- Poster
- Directed by: S. Pradeep Kilikar
- Written by: S. Pradeep Kilikar
- Produced by: K. Natrajan
- Starring: Master Ahaan
- Cinematography: K. Arun Prasath
- Edited by: E. Gopal S. Anand
- Music by: Marc D. Muse A. Denis Vallaban
- Production company: London Talkies
- Release date: 18 October 2019;
- Country: India
- Language: Tamil

= Bow Bow =

2019 Tamil film

Bow Bow is a 2019 Indian Tamil-language film written and directed by S. Pradeep Kilikar.
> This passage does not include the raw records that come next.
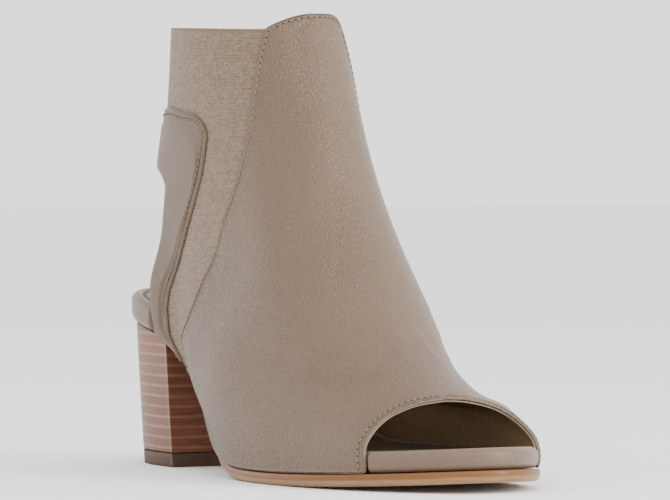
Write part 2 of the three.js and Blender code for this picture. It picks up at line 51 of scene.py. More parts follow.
# Sizes of the last
LAST_LENGTH = 240.0
BALL_WIDTH = 84.0
SHAFT_DEPTH = 90.0
SHAFT_WIDTH = 56.0
SHAFT_HEIGHT = 163.0
COLLAR_TILT = 1.9
TILT_FROM = 0.8
SEAT_HEIGHT = 53.0
BALL_HEIGHT = 4.5
TOE_SPRING = 4.4
TAB_RISE = 6.1
TAB_POWER_OUTER = 0.8
TAB_POWER_INNER = 5.5
TAB_START = 36.2
BREAST_FROM_BACK = 51.5
SHAFT_FROM = 0.13
SHAFT_BLEND = 0.6
FOOT_BLEND = 0.1
DEGREE_LENGTH = 0.75

# Sizes of the pieces
LEATHER = 1.1
ELASTIC_DEPTH = 0.95
ELASTIC_THICK = 1.1
LINING_DEPTH = 2.3
LINING_THICK = 0.5
CUT_EDGE = 0.12
FOOTBED_GAP = 3.6
FOOTBED_TOE = 7.6
FOOTBED_HEEL = 10.2
FOOTBED_ROUND = 3.1
FOOTBED_OUT_TOE = -0.3
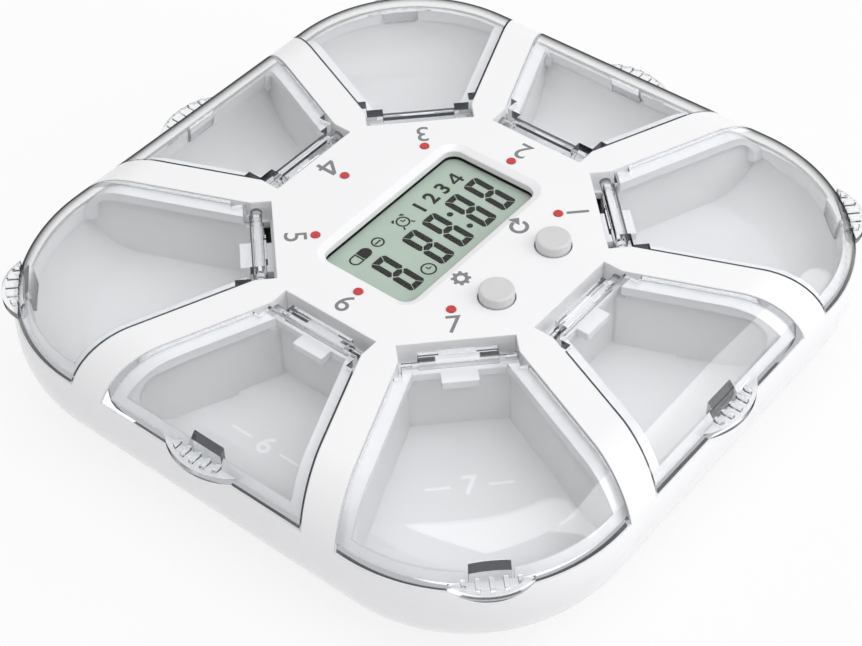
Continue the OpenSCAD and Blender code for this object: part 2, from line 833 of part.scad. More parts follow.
module control_chip() {
    color("black")
        translate([-button_x - chip_w / 2, -button_y + switch_w / 2, board_z - board_t - chip_t])
            cube([chip_w, chip_w, chip_t]);
}

// Clock crystal, two capacitors and a row of resistors under the board
module board_components() {
    under = board_z - board_t;
    color("tan") {
        translate([button_x, -button_y + switch_w, under - crystal_d / 2]) rotate([0, 90, 0])
            cylinder(d = crystal_d, h = 3 * crystal_d);
        for (s = [-1, 1]) translate([(s - 3) * capacitor_d, buzzer_y - crystal_d, under - buzzer_h])
            cylinder(d = capacitor_d, h = buzzer_h);
        for (k = [0 : 3])
            translate([buzzer_d + k * capacitor_d, buzzer_y - buzzer_d / 2, under - chip_t / 2])
                cube([crystal_d / 2, crystal_d, chip_t / 2]);
    }
}

// Room round the contacts' tabs through the bay, or the tabs themselves with no gap
module contact_tabs(gap) {
    tab_z = bay_top - bay_wall - snug;
    for (s = [-1, 1])
        translate([bay_l / 2 - contact_t - gap, s * cell_pitch / 2 - contact_tab_w / 2 - gap, tab_z])
            cube([contact_t + gap, contact_tab_w + 2 * gap, board_z - board_t - tab_z]);
}

module battery_contacts() {
    plate_z = base_z + pad_t;
    plate_h = bay_top - bay_wall - plate_z;
    nub_h = contact_room - contact_t - snug;
    plate_w = cell_d - 2 * nub_h;
    nub_d = cell_d / 3;
    color("silver") {
        contact_tabs(0);
        for (s = [-1, 1])
            translate([bay_l / 2 - contact_t, s * cell_pitch / 2 - plate_w / 2, plate_z])
                cube([contact_t, plate_w, plate_h]);
        translate([-bay_l / 2, -cell_pitch / 2 - plate_w / 2, plate_z])
            cube([contact_t, cell_pitch + plate_w, plate_h]);
        // Coil seats: tapered springs on the negative ends, domes on the positive ends
        for (s = [-1, 1]) translate([0, s * cell_pitch / 2, cell_z]) {
            translate([s * (bay_l / 2 - contact_t), 0, 0]) rotate([0, -90 * s, 0])
                cylinder(d1 = nub_d, d2 = nub_d / 2, h = nub_h);
            translate([-s * (bay_l / 2 - contact_t), 0, 0]) rotate([0, 90 * s, 0])
                cylinder(d1 = 2 * nub_d, d2 = nub_d, h = nub_h);
        }
    }
}

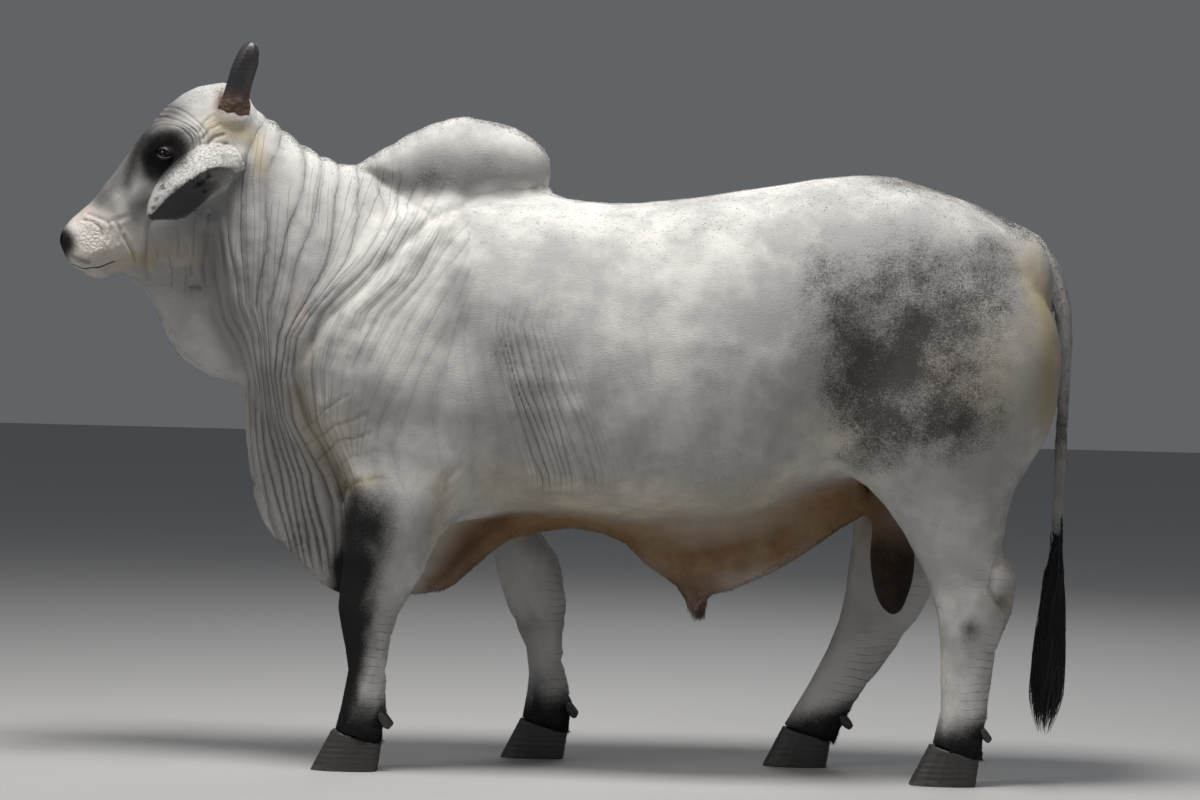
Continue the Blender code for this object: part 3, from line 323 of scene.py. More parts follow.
def dress(thing: bpy.types.Object, material: bpy.types.Material) -> bpy.types.Object:
    """Gives a mesh object one material and smooth shading.

    Args:
        thing: The object.
        material: The material.

    Returns:
        The same object.
    """
    thing.data.materials.clear()
    thing.data.materials.append(material)
    thing.data.shade_smooth()
    return thing


def mesh_object(name: str, points: Array, faces: Array) -> bpy.types.Object:
    """A mesh object of triangles or of quads.

    Args:
        name: The object's name.
        points: Its points.
        faces: Its faces, all with the same count of corners.

    Returns:
        The object, linked to the scene.
    """
    corners = faces.shape[1]
    mesh = bpy.data.meshes.new(name)
    mesh.vertices.add(len(points))
    mesh.vertices.foreach_set("co", points.astype(np.float32).ravel())
    mesh.loops.add(faces.size)
    mesh.loops.foreach_set("vertex_index", faces.astype(np.int32).ravel())
    mesh.polygons.add(len(faces))
    mesh.polygons.foreach_set("loop_start", np.arange(0, faces.size, corners, dtype=np.int32))
    mesh.update(calc_edges=True)
    return placed(name, mesh)


def near_node(points: Array, node: str, reach: float) -> Array:
    """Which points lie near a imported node's surface.

    Args:
        points: Places, one a row.
        node: The node's name.
        reach: How near, in metres.

    Returns:
        1 for each near point and 0 for each other.
    """
    low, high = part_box(node)
    share = np.zeros(len(points))
    held = np.all((points > np.array(low) - reach) & (points < np.array(high) + reach), axis=1)
    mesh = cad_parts[node].data
    tree = BVHTree.FromPolygons([v.co for v in mesh.vertices], [p.vertices for p in mesh.polygons])
    for index in np.nonzero(held)[0]:
        if tree.find_nearest(points[index], reach)[0] is not None:
            share[index] = 1.0
    return share


def near_ears(points: Array, reach: float) -> Array:
    """Which points lie near an ear, as 1 or 0."""
    return np.maximum(near_node(points, "ear_left", reach), near_node(points, "ear_right", reach))


def only(thing: bpy.types.Object) -> None:
    """Selects one object and makes it active."""
    bpy.ops.object.select_all(action="DESELECT")
    thing.select_set(True)
    bpy.context.view_layer.objects.active = thing


def node_copy(node: str, grow: float = 0.0) -> bpy.types.Object:
    """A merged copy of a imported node's mesh.

    Args:
        node: The node's name.
        grow: How far the copy's surface moves out.

    Returns:
        The copy.
    """
    bm = bmesh.new()
    bm.from_mesh(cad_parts[node].data)
    bmesh.ops.remove_doubles(bm, verts=bm.verts, dist=1e-5)
    bm.normal_update()
    for vert, normal in [(v, v.normal.copy()) for v in bm.verts]:
        vert.co += normal * grow
    return from_bmesh(node + "_copy", bm)


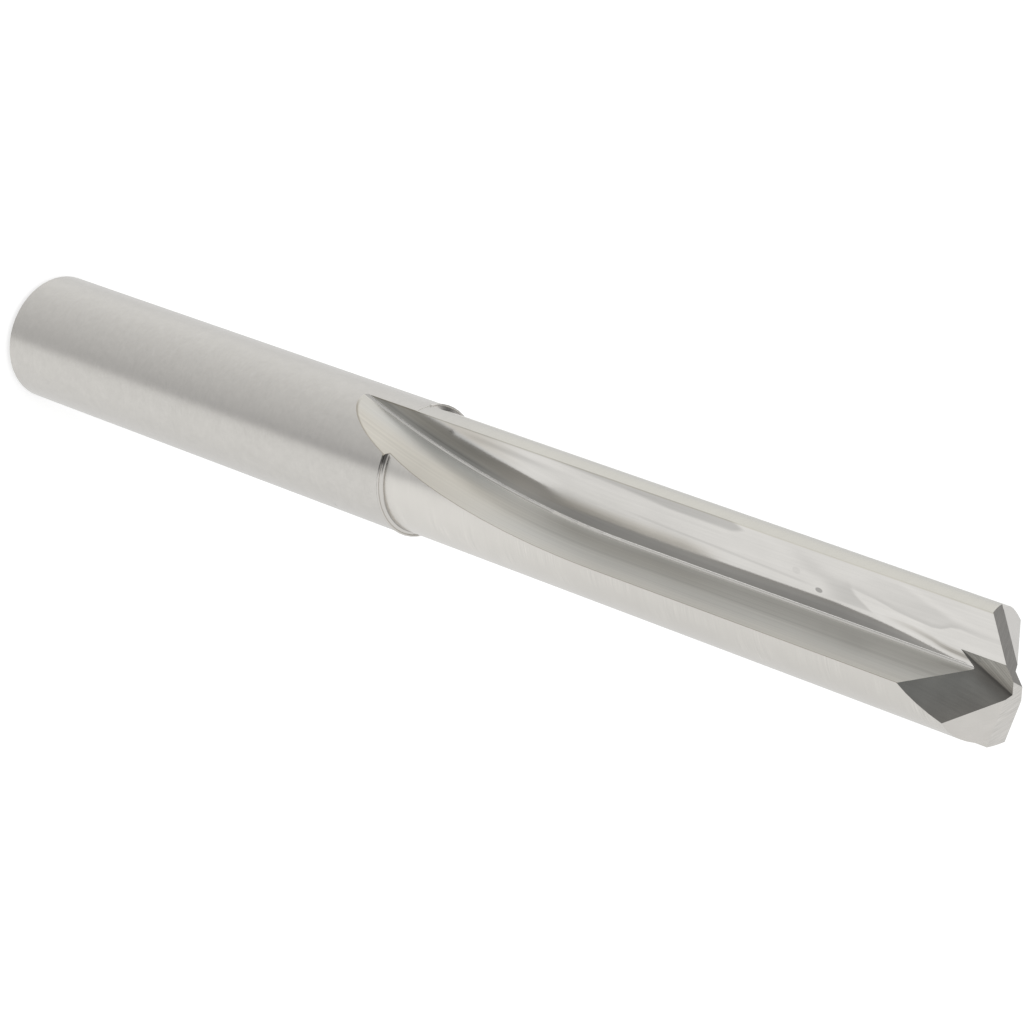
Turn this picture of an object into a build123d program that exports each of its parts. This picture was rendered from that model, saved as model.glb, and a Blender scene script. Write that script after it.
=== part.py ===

The film stars Master Ahaan and a labrador and the plot revolves around their relationship.

== Cast ==

- Master Ahaan as Sanju
- Labrador as Scooby
- Beagle as Popcorn
- Sultan (Stray Indie)
- V. Shiva
- Tejaswi
- Shrujai
- Sathyan
- Arokiyaraj
- Naanjil V. Rambabu
- Master P. Ravin
- Thiruppur Raj
- Charmila
- Jain
- Vijayalakshmi
- Lakshmi Priya Mathivaanan

== Production ==
Master Ahaan, from Bangalore who was then studying LKG, was cast by the director, Kilikar, felt that he "wanted someone who is fun and chirpy". Ahaan's picture was shown to him by the cinematographer. The film was shot in Chennai and Coimbatore. Bow Bow features 5 dogs, 2 of which play significant roles. Regarding the filming with Ahaan and the dogs, the director said that he "could only shoot when the dogs and the kid were in the mood to work". The film was shot in a little over a month and had dog trainers to train the dogs to show emotions. The whole unit had to work around this, but they were very cooperative. The film was only released in 2019 despite being filmed several years earlier. The film was also dubbed in Kannada in 2020.

== Music ==
The music was composed by Marc D. Muse and A. Denis Vallaban.

Track listing
| No. | Title | Lyrics | Music | Singer(s) | Length |
|---|---|---|---|---|---|
| 1. | "Naalai Namathada" | Muthamil | Marc D. Muse | Rahul Nambiar | 4:37 |
| 2. | "Munnale" | Muthamil | Marc D. Muse | Jeffrey George Biju | 4:25 |
| 3. | "Hey Kuchi Rakkamma" | Muthamil | Marc D. Muse | Haricharan, Jeffrey George Biju | 4:17 |
| 4. | "Inky Pinky" | Manju, Shiva | A. Denis Vallaban | Shiva, A. Denis Vallaban, Linda, Danica, Asaph, Yogesh | 5:34 |
| 5. | "Oodu Oodu" | Rahul Ghandi | A. Denis Vallaban | Madhu Balakrishnan | 5:22 |
| Total length: |  |  |  |  | 24:15 |

== Reception ==
The film released in October 2019 to mixed reviews. A critic from The Times of India gave the film two out of five stars stating that "Though the scenes between Ahaan and the dog are decently portrayed, with cinematography and music aiding it, the dearth of appealing sequences makes it a tedious watch". Cinema Expresss review noted "dog films have the power to make even the stone-hearted turn into bawling babies but Bow Bow just leaves you with a migraine".